▼
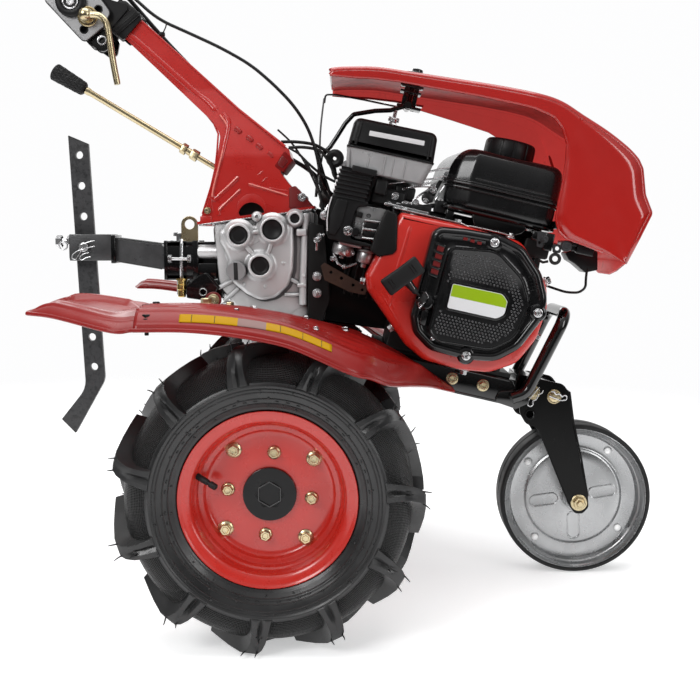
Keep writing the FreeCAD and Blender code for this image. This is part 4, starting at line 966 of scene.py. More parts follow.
g = Kit()
top_out = [(-104, 558), (49, 579), (43, 436), (12, 415), (-60, 415), (-97, 462)]
prism(g, rnd(top_out, [8, 8, 20, 20, 40, 30], 8), PY, -46.5, 46.5, 3.0)
prism(g, rnd([(-58, 470), (40, 470), (40, 250), (-40, 250)], 6), PY, -46, 46, 3.0)
lathe(g, [(20.2, -97), (36, -97), (38, -95), (38, -88), (36, -86), (33, -84), (34, -60), (40, -47), (58, -46), (62, -42), (62, 42),
          (58, 46), (40, 47), (34, 60), (33, 84), (36, 86), (38, 88), (38, 95), (36, 97), (20.2, 97)], (0, 0, 202), (0, 1, 0), 56, closed=True)
prism(g, rnd([(-111, 557), (55, 579.8), (50, 432), (50, 230), (30, 150), (-30, 150), (-62, 215), (-68, 415), (-104, 460)], 12, 6),
      PY, -5, 5, 1.2)
face = [(-96.5, 548), (-95, 530), (-88, 517), (-82, 503), (-84, 482), (-73, 463.5), (-55, 449), (-33, 438.0), (-9, 443), (11, 462),
        (18, 486), (19.5, 515), (19.5, 563)]
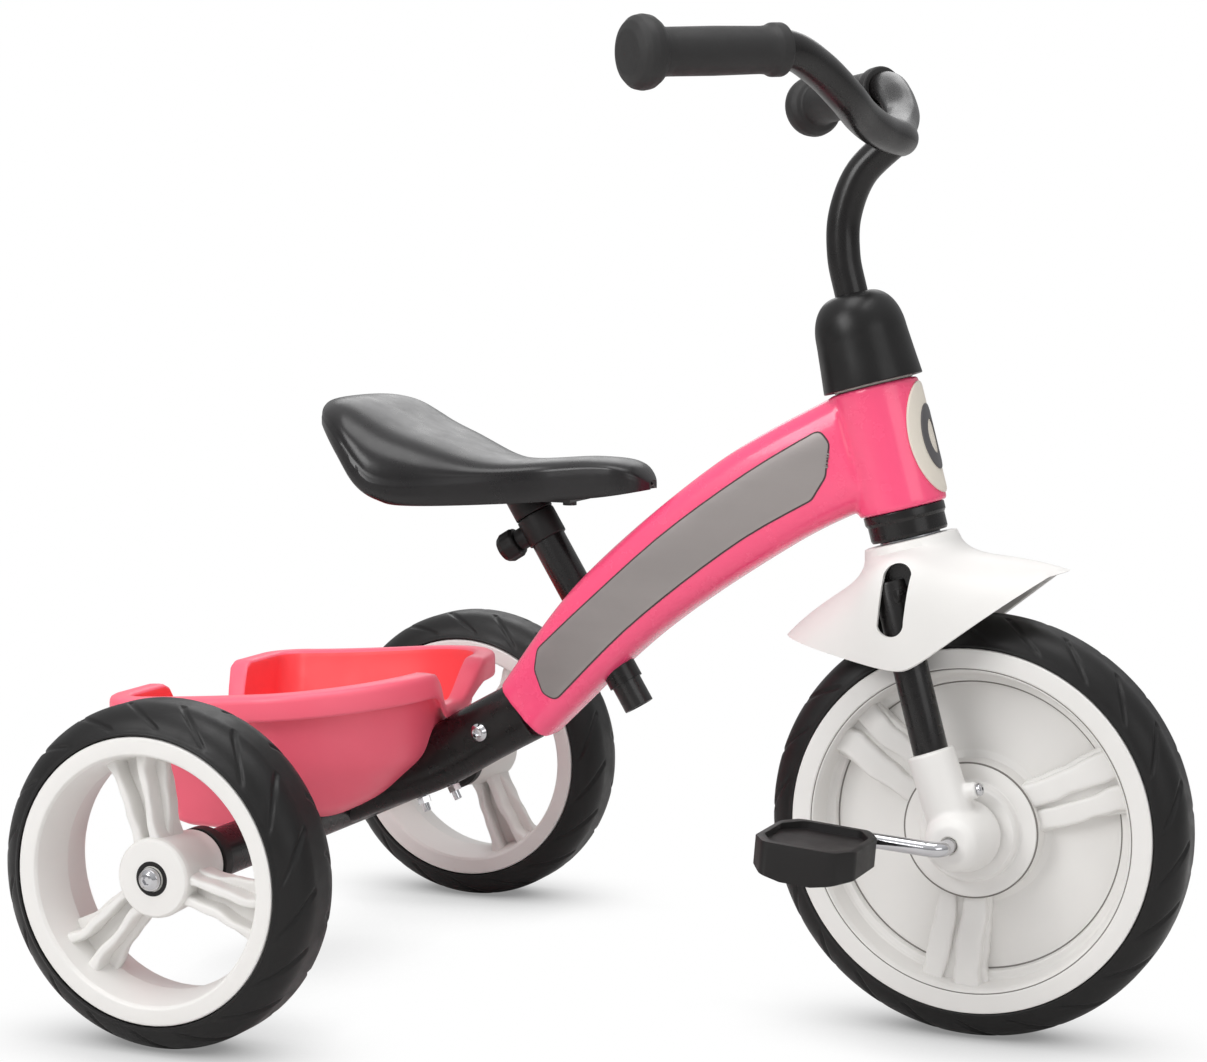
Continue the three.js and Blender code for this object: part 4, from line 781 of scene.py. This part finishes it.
# ---- Fork: crown, legs, fender and axle housings ----
a = np.linspace(0, 2 * math.pi, 72, endpoint=False)
crown = slab(np.column_stack([-2 + 16 * np.cos(a), 53 * np.sin(a)]), 141, 152)
show(ease(make("fork_crown_plate", crown, STEER), 2.5, 4, 50), GLOSS, "steering", "black_gloss", "fork_crown")
LEG_Y, LEG_BACK = 43, 5
for name, side in SIDES:
    y = side * LEG_Y
    leg = tube([(-LEG_BACK, y, 17), (-LEG_BACK, y, 60), (-LEG_BACK, y, 156)], 10.5, 48, 2)
    show(make("fork_leg_tube_" + name, leg, STEER), GLOSS, "steering", "black_gloss", "fork_leg_" + name)

    sleeve_foot = np.array([-1, y + side * 3, 4.0])
    sleeve_top = np.array([-LEG_BACK, y + side, 53.0])
    sleeve = tube([sleeve_foot, (sleeve_foot + sleeve_top) / 2, sleeve_top], 14.2, 64, 0.8)
    boss = [(0, 31), (22, 31), (22, 36), (20, 44), (17.5, 58), (15.4, 63), (11.2, 66.6), (0, 67.2)]
    knuckle = placed(lathe(fillet(boss, 2.5, 4), 96), TO_Y @ flipped(side))
    ear = tube([(6, y + side * 2, 26), (12, y + side * 2, 26), (17.8, y + side * 2, 26)], 5.2, 32, 0.8)
    obj = soften(make("axle_housing_moulding_" + name, together(sleeve, knuckle, ear), STEER), 0.8, 22, 0.5)
    bore = placed(lathe([(0, 60), (5.6, 60), (5.6, 80), (0, 80)], 32), TO_Y @ flipped(side))
    carve(obj, make("bore", bore, STEER))
    well = tube([(-LEG_BACK, y, 40), (-LEG_BACK, y, 60), (-LEG_BACK, y, 80)], 10.8, 48, 0.2)
    carve(obj, make("well", well, STEER))
    show(obj, WHITE, "steering", "white_plastic", "axle_housing_" + name, sharp=45)
    foot = moved([[0, y + side * 2, 26]], STEER)[0]
    profile = [(0, 12), (2, 12), (2, 18.0), (3.8, 18.0), (3.8, 20), (2.6, 21), (0, 21.1)]
    made, node = "housing_screw_dome_" + name, "housing_screw_" + name
    screw(made, foot, STEER[:3, 0], profile, "steering", "chrome", node, (1.3, 20, 24))

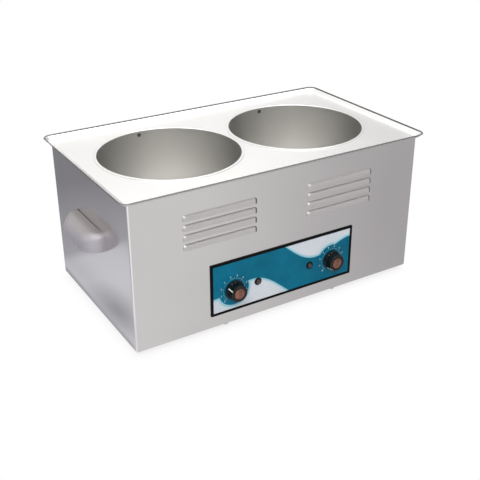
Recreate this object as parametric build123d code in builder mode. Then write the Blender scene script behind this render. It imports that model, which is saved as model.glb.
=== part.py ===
from build123d import *
import math
import os

# Double wax warmer: a folded steel housing with two deep round wells, a control panel with two
# dials and two lamps, a cup handle on each side and four feet.
# Millimetres. +X is to the right of someone facing the dials, +Y is to the rear, +Z is up.
# The origin is on the table, under the middle of the housing.

os.makedirs("parts", exist_ok=True)

# Housing
BODY_W = 400.0            # across the front
BODY_D = 229.0            # front face to rear face
BODY_H = 185.0            # lower edge of the housing to the top of the tray plate
GROUND_GAP = 6.0          # table to the lower edge of the housing
SHEET_T = 1.0             # housing, rear panel and base plate
BEND_R = 2.5              # outer radius of the housing's bends
FLANGE_W = 12.0           # inward flanges round the top, the bottom and the rear
WINDOW_R = 4.0            # corners of the openings inside the flanges

# Louvres pressed out of the front, in two groups
LOUVRE_L = 97.0
LOUVRE_H = 7.0
LOUVRE_PROUD = 2.8
LOUVRE_FLAT = 3.6          # upright face above the mouth
LOUVRE_PITCH = 12.0
LOUVRE_ROWS = 4
LOUVRE_X = (-88.0, 80.0)  # group centres
LOUVRE_TOP_Z = 157.0      # top of the upper row, above the housing's lower edge
LOUVRE_BACK = 1.5         # how far behind the wall the rounded ends turn
LOUVRE_THROUGH = 1.2      # slit's reach behind the front face, less than LOUVRE_BACK
LOUVRE_SWEEP = 85.0       # degrees that each rounded end turns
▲
Take every line above carrying "from" and return it.

Continue the three.js and Blender code for this object: part 4, from line 781 of scene.py. This part finishes it.
from build123d import *